I don’t expect fancy dinners out or movies or shows or any kind of “date” at all.
I smoke. (Or did, anyhow.)
That’s it.
I smoke and I’m a little on the jealous side, I have a hard time with anything other than monogamy.
I”m not perfect.
But I obey him.
I do what he wants me to even when I don’t want to.
I take care of him. I cook and clean and fetch for him.
I suck his dick and fuck him when he wants to be fucked. (Though, admittedly, I’ve been less than enthusiastic the past two weeks between that awful cold and then the quitting smoking thing.) I might communicate that I’m not really in the mood but if he wants to fuck anyhow, we fuck.
I take the pain he dishes out even when it’s not the stuff of my own fantasies, even when it’s painful in a less than good way.
I do what I”m supposed to. I hold up my end of the bargain.And, for the most part, so does he.
Neither of us are perfect.
But, sometimes, I get lost and hurt and I really just want to scream.
Ok, so it took me too long to quit smoking.
So I’m struggling more than I probably should be.
So I’ve gone slightly insane with it and I’m less than pleasant to be around.
I’m doing it for him.
I’ve got zero walls right now. I’m completely open and vulnerable and hurting over doing something he insists I do, over proving my obedience and loyalty to him…
And no matter how tired of the shit he is I still need him to BE THERE for me, to take care of me right now, to protect me from my own psychotic mood swings and ease my god damned pain.
That’s his JOB.
You don’t ask someone to do something for you, don’t make such a dramatic change in someone’s life just to leave them to struggle thru it alone because you’re “out of patience” with the whole thing.
I take care of everyone.
I make sure we have food to eat even when I have to stretch $40 to feed three of us for a week.
I make that food for everyone and serve it with a fucking smile most times.
I give up things I like to keep them happy.
I go without creamer and crystal light, I drink crap coffee and don’t buy myself butter, and I put off dying my hair because Taylor needs batteries for his flashlight more than I need less greys.
I run his baths and even bathe him when he wants me to and I deal with stinky armpits when he’s too tired for the bath.
I take a bath or shower myself even when I don’t necessarily feel like it just so I’m not stinky when he crawls into bed.
I offer Advil when he’s got a headache, whatever it may take to make him feel better when he’s sick. I let him sleep when he needs a nap and I rarely fuss and moan about not having a car of my own and having to wait ’til he’s done with work to run any errands I have to do. I don’t usually ask him to take me because I know he hates running around. I’ll spend all day waiting to get the things done I need to take care of just so I don’t inconvenience him.

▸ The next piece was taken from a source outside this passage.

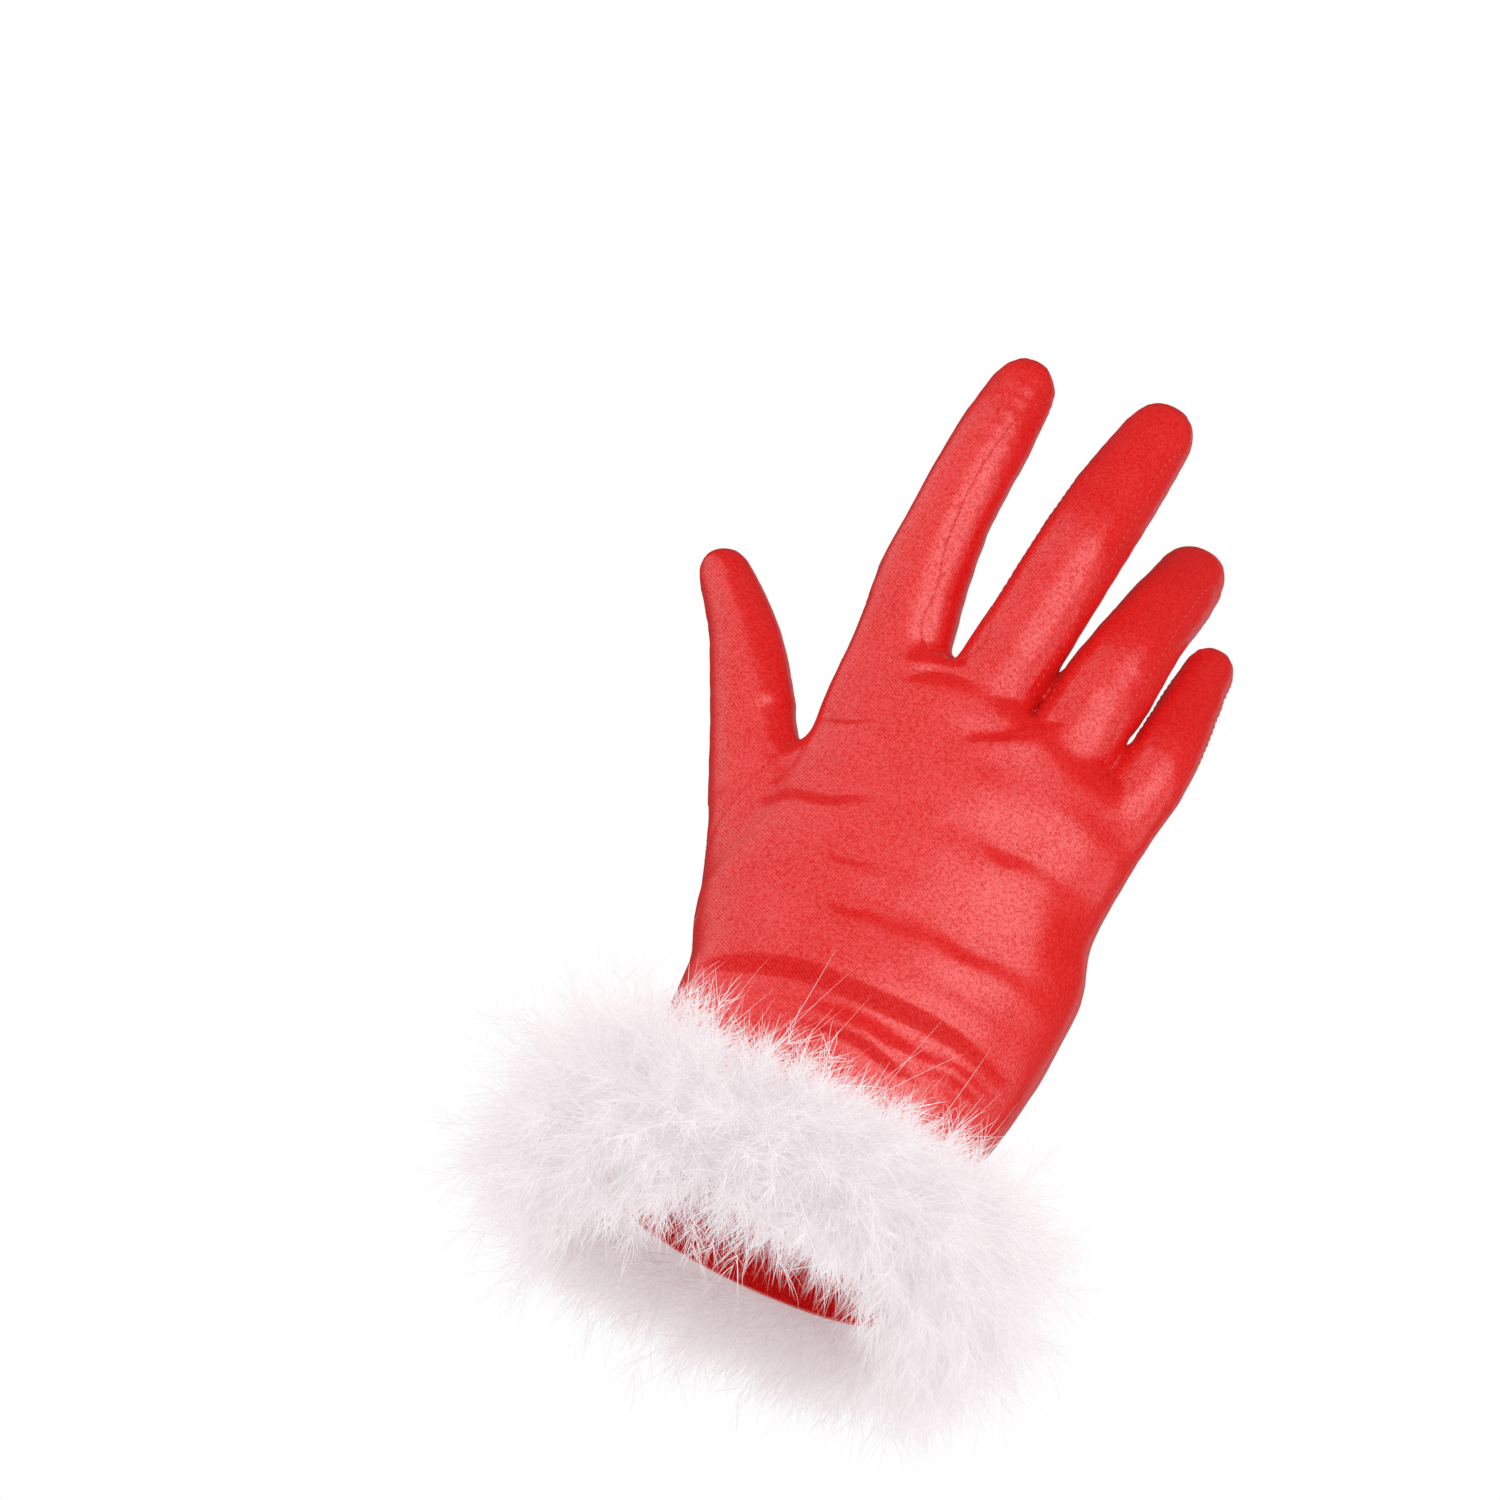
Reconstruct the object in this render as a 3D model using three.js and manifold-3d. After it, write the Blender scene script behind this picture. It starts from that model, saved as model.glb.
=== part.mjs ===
// A costume glove of shiny satin with a feather trim round the wrist: a right-hand glove, fingers up.
// Millimetres, +Z up. The origin is the centre of the wrist opening, in the plane of the hem.
// -Y is the back of the hand, +Y the palm, +X the side of the little finger, -X the side of the thumb.
import * as THREE from 'three';
import { mergeVertices } from 'three/addons/utils/BufferGeometryUtils.js';
import Module from 'manifold-3d';

const wasm = await Module();
wasm.setup();

// Driving dimensions.
const WALL = 1.3; // satin with its seam allowance
const SEAM_GAP = 0.3; // between two panels that are sewn together
const HEM_RUNOUT = 8; // how far the inside runs out through the hem when it is cut
const OUTSIDE = { handSides: 26, fingerSides: 12 };
const INSIDE = { handSides: 18, fingerSides: 8 };
const FINGER_STEPS = 6;
const SECTION_POWER = 2.2; // above 2, a section is a little squarer than an ellipse
const DEPTH_TO_WIDTH = 0.9; // of a finger
const TIP = {
  length: 1.05, // of a fingertip's dome, in half widths
  behindEnd: 0.4, // share of the dome that starts before the end of the finger's line
  rings: [28, 55, 76], // degrees round the dome from its rim
  bluntness: 0.65, // below 1, the dome is blunter than a ball
  flat: 0.3, // what is left of the finger's size at the very tip
};
const FAR = 120; // reach of a cutter past the glove
const SLIVER = 0.01; // vertices are rounded to this, so that the thinnest slivers close up

// Sections of the hand, from the hem up. tilt is the slope of a section towards the little finger.
const HAND = table(
  ['height', 'halfWidth', 'halfDepth', 'centreX', 'centreY', 'tilt'],
  [0, 38.2, 26.5, 0, 0, 0],
  [20, 38, 25.8, -0.3, 0, 0],
  [40, 39, 25, -1.3, 0, 0],
  [55, 40.5, 24.5, -0.7, 0.5, 0],
  [65, 42.9, 24, -2.3, 1, 0],
  [78, 44.8, 23, -3.7, 1.5, 0],
  [90, 43.7, 21.8, -3.5, 1.8, -0.02],
  [102, 40.8, 20.2, -3.8, 1.8, -0.06],
  [115, 39.6, 18, -3.6, 1, -0.1],
  [128, 39.4, 15.5, -3.8, 0, -0.18],
  [137, 37.5, 12, -3.8, 0, -0.22],
  [142.5, 32.5, 8, -3.5, 0, -0.22],
);
const HAND_RINGS = { first: 4, step: 10, creaseStep: 5, creaseTop: 72, shortOfTop: 3 };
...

I’m strong and capable and I don’t ask him to do much of anything for me.
I handle the money as best I can and don’t bitch and start fights over the lack of it.

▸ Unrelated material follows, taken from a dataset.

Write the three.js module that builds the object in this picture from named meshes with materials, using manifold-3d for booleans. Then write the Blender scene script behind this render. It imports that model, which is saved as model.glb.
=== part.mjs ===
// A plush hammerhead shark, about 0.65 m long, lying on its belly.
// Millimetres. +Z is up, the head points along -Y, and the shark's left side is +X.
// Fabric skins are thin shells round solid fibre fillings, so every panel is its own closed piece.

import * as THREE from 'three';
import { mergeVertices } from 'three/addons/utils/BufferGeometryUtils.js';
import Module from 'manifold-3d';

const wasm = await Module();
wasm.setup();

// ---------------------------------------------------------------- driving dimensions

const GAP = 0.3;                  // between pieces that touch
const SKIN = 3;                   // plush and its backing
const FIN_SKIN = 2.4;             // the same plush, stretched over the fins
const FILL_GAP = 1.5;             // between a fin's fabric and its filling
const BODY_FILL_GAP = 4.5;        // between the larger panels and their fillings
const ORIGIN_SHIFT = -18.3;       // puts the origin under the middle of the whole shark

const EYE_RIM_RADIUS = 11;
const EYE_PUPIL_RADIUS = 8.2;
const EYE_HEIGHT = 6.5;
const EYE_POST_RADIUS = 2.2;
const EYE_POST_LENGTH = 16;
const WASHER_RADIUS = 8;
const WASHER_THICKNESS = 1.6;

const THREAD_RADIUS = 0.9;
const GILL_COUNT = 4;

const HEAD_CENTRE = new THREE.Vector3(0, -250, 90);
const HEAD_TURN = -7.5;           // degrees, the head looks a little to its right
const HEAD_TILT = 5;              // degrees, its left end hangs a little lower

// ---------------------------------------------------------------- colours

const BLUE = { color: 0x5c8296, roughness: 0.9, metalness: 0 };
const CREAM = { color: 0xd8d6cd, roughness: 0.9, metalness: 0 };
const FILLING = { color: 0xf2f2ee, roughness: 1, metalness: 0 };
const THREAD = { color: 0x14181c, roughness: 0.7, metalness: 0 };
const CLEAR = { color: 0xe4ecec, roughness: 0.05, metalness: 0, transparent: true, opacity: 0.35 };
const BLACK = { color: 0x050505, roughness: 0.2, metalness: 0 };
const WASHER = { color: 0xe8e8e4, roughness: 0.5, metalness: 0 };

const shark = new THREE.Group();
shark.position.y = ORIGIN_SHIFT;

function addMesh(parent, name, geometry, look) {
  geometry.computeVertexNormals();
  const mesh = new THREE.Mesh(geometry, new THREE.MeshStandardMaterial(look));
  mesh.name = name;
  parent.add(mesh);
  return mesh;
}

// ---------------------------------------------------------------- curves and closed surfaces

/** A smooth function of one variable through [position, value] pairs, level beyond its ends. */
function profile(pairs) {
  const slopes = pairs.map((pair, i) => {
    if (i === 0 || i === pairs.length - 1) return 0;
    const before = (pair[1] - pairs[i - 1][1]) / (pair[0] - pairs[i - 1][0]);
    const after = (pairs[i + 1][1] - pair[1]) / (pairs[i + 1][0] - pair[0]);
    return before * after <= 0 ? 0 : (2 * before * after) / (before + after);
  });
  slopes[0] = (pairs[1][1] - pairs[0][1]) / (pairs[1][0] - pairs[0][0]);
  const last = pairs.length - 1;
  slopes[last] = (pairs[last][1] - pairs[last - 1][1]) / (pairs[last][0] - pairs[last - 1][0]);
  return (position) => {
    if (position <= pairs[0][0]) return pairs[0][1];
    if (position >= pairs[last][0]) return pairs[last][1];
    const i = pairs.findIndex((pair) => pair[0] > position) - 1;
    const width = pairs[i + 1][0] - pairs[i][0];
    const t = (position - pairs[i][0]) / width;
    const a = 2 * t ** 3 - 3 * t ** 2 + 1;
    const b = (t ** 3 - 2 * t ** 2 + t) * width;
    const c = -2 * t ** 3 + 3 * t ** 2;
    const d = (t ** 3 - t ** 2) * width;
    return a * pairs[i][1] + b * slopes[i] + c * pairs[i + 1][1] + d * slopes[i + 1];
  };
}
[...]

I hide my stress the best I can so as not to stress him out.
I hide my depression so as not to make him feel bad.
But sometimes…
I just need someone to take care of me for awhile.
To have the patience to stick with me in my rare crazy times and fucking take care of me, help me, love me like I take care of, help and love him.
For more than ten minutes.
I need him to stick it out, to not abandon me when it gets boring or old or annoying.
Sometimes…
i NEED things.
I don’t just want them.
I NEED.
I need to be able to cry on his shoulder. I need to be able to fall the fuck apart and have that be okay for awhile. I need to know he’s there and he’s got me.
I’ve never fucking had that. Not with anyone in my whole god damned life.
Maybe I”m too strong and too capable.
Every time I start to lose it, my whole life, it’s ….
pull yourself together.
knock it off.
get over yourself.
grow up.
stop being selfish.
blah blah blah
It’s no wonder I need pain in my life.
It’s the only god damned time anyone ever lets me fall apart.
And even then I usually have to pick myself up again.
I guess broken and falling apart and crazy and vulnerable I’m just not very attractive or worth much.
Cuz no one ever wants to just….
Take care of me.
I think every man I’ve ever been with has told me “you take such good care of me”.
When does someone take care of me?
Maybe my reaction to quitting smoking is unreasonable and stupid . But that doesn’t make it any less real, any less painful, any less awful.
And that doesn’t make me any less in need of someone to just fucking hold my pieces together for me until I can do it myself again.